Sammartini was the most important composer in Milan for much of his mature life. His best music deserves attention for its own merits, not just for what other later composers might have learned from it. The best of it is very fine indeed. His output includes three operas, a considerable body of chamber music, much of it very striking, violin concertos and some delightful sinfonias; since he was maestro di capella for several of Milan’s major churches, holding a number of such posts simultaneously, he also wrote a good deal of sacred music. Only in recent years has Sammartini’s religious music attracted any real attention. The foundation for such study was laid by the 1979 catalogue of his work, prepared by Bathia Churgin and Newell Jenkins. There are two important essays on the sacred music, by Marina Vaccarini Gallarani and Charles R. Verble, in the 2004 publication Giovanni Battista Sammartini and his musical environment, edited by Anna Cattoretti.

This the fourth in a series from Naxos devoted to Sammartini’s sacred music (and some symphonies). The recordings of the sacred music are premiere recordings. The previous volumes – Naxos 8.557431, 8.557432 and 8.570254 – all by basically the same forces, directed by Daniele Ferrari, have had a mixed reception. They have been generally well received in the Italian musical press, but this has not always been so elsewhere. The division of opinion is well represented on the pages of MusicWeb International, in the views of Jonathan Woolf and Patrick Waller. It is perhaps appropriate, therefore, that my reaction to this latest volume is rather mixed.

There is some fine music here. The main work, Gerusalemme sconoscente ingrata is one of a series of Lenten cantatas which Sammartini wrote for the very handsome Jesuit church of San Fedele in Milan, designed by Pellegrini in the 1570s to a commission by Carlo Borromeo, where there met the grandly titled Congregation of the Most Holy Sepulchre of Our Lord Jesus Christ and the Solitude of the Most Holy Sorrowing Virgin, a predominantly lay association fully appreciative of the quasi-operatic nature of Sammartini’s cantatas. The cantatas following a common pattern, beginning with an orchestral introduction, followed by a series (usually three) of recitatives and paired arias, closing with a vocal trio. Many of the arias would not have been out of place in the works Sammartini wrote for the Royal Ducal Theatre in Milan (predecessor of La Scala). There is, for example, some beautifully expressive writing in the soprano aria ‘Quel Serto, quell Manto’ and considerable dramatic power in the mezzo aria ‘Lupo crudel rapace’.

Both of the symphonies which close the disc are attractive pieces, that in E flat made up of two fast movements, that in G minor of three movements (allegro-andante-presto), the central slow movement of which has both gravity and charm.

Only some twenty sacred works by Sammartini are known at present.

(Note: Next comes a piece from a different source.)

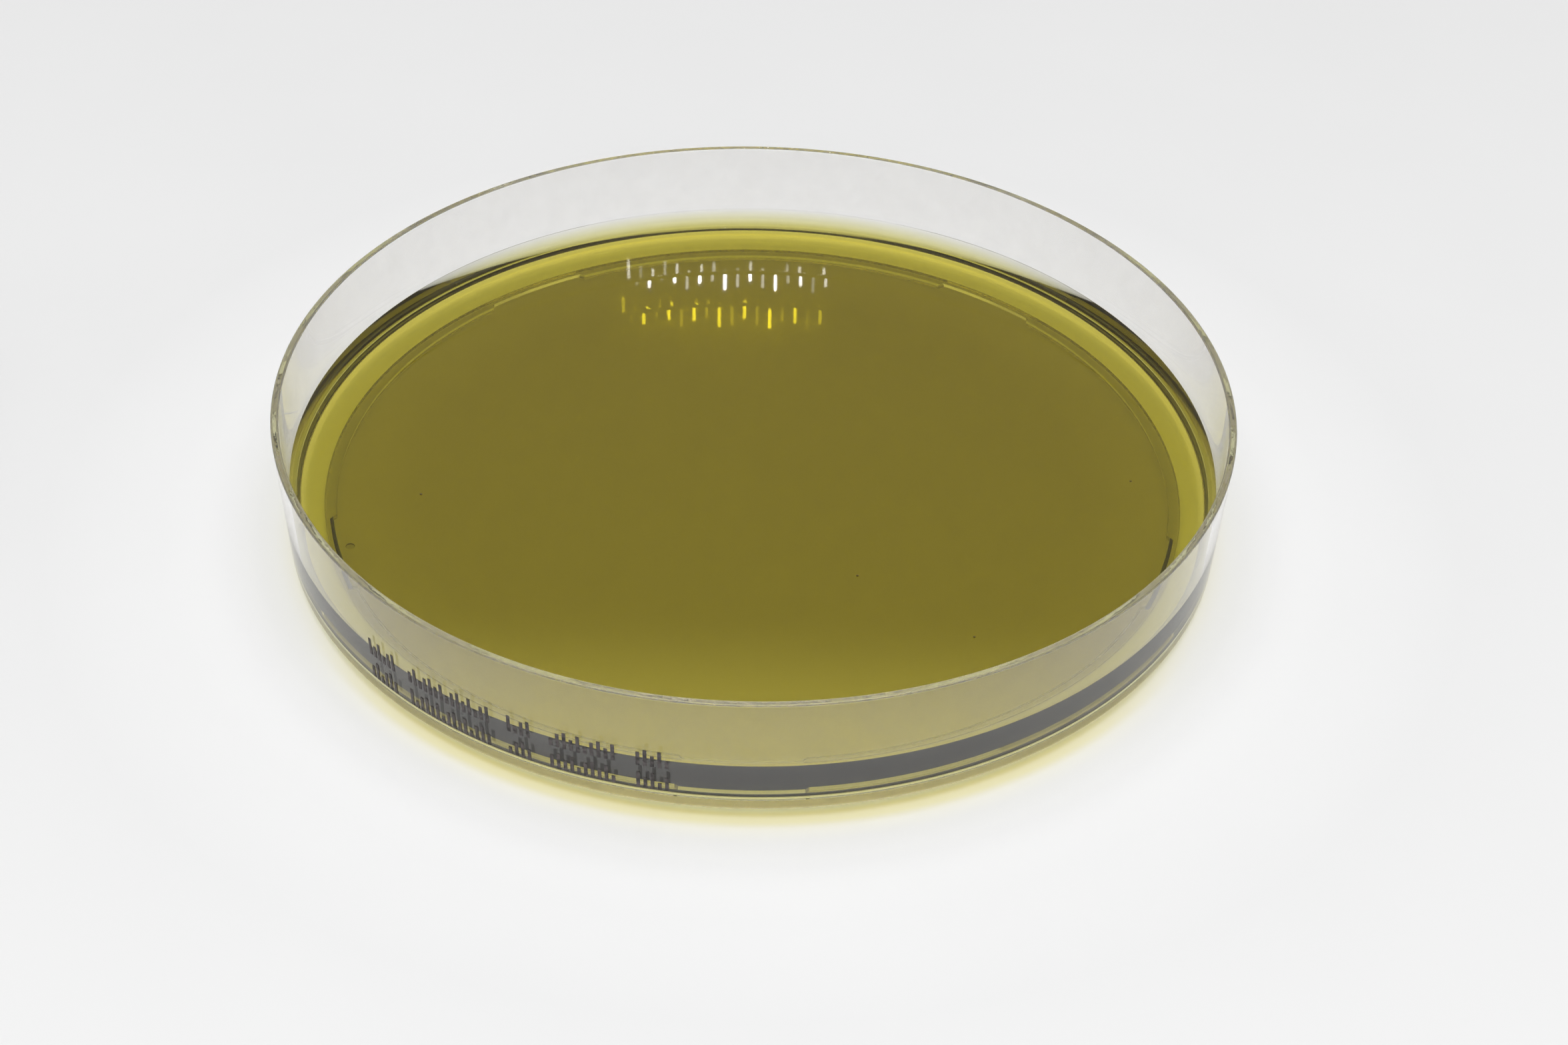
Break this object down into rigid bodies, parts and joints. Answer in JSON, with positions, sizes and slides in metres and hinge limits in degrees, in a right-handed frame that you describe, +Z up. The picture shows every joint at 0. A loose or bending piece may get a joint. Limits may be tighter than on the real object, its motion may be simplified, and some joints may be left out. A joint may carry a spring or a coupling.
{
  "type": "petri dish",
  "caption": "Shallow round clear plastic culture dish with drafted walls, holding a flat layer of olive agar, with its loose overlapping lid laid top-down beside it.",
  "frame": {"origin": "centre of the dish's foot ring, on the surface that the dish stands on", "axes": "+Z up along the dish's axis, -Y to the front, where one open notch of the foot ring faces, and -X towards the lid laid beside the dish"},
  "size_m": [0.2149, 0.0918, 0.013],
  "materials": {
    "clear_polystyrene": "polished",
    "agar": "gloss",
    "ink": "matte"
  },
  "bodies": {
    "base": {"dish_base": "clear_polystyrene", "agar_medium": "agar", "wall_print": "ink"},
    "lid": {"lid": "clear_polystyrene"}
  },
  "joints": [
    {"name": "lid_turn", "type": "hinge", "parent": "base", "child": "lid", "pos_m": [-0.0625, 0, 0.00747], "axis": [0, 1, 0], "range_deg": [0, 180]}
  ]
}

The quality of what survives – at least the best of it – is such that I, for one, hope that more will be rediscovered. I am very grateful to Naxos for this very interesting series. Yet it has to be said that the performances are not, consistently, of the very highest standard. The orchestral playing is generally sound, but not always as crisp or precise as one might wish. Happily, the solo violin contribution to Gerusalemme sconoscente ingrata is very pleasantly played by Stefano Lo Re. The soloists all have operatic experience, a relevant consideration in this music. Silvia Mapelli (Maria Maddelena) copes pretty well with the technical demands of her part, but her voice lacks variety of tone, which limits her expressiveness; Miroslava Yordanova (Mary Cleophas) – who some may remember as a contestant in the Cardiff Singer of the World Competition in 2001 – sings with power and authority, though perhaps not always with the greatest subtlety; Giorgio Tiboni has an attractive, but decidedly light, tenor voice, which sometimes sounds a bit lacking in impact in this context. Certainly the contrast between his relatively slight voice and the weight of Yordanova’s voice makes this a somewhat ill-matched team. But such reservations shouldn’t detract from a genuinely warm welcome for the latest issue in an interesting, enjoyable – and important – series, even if, finally, one finds oneself feeling that these recordings are good enough to make one imagine how splendid the music might sound in even better performances, rather than fully satisfying in themselves.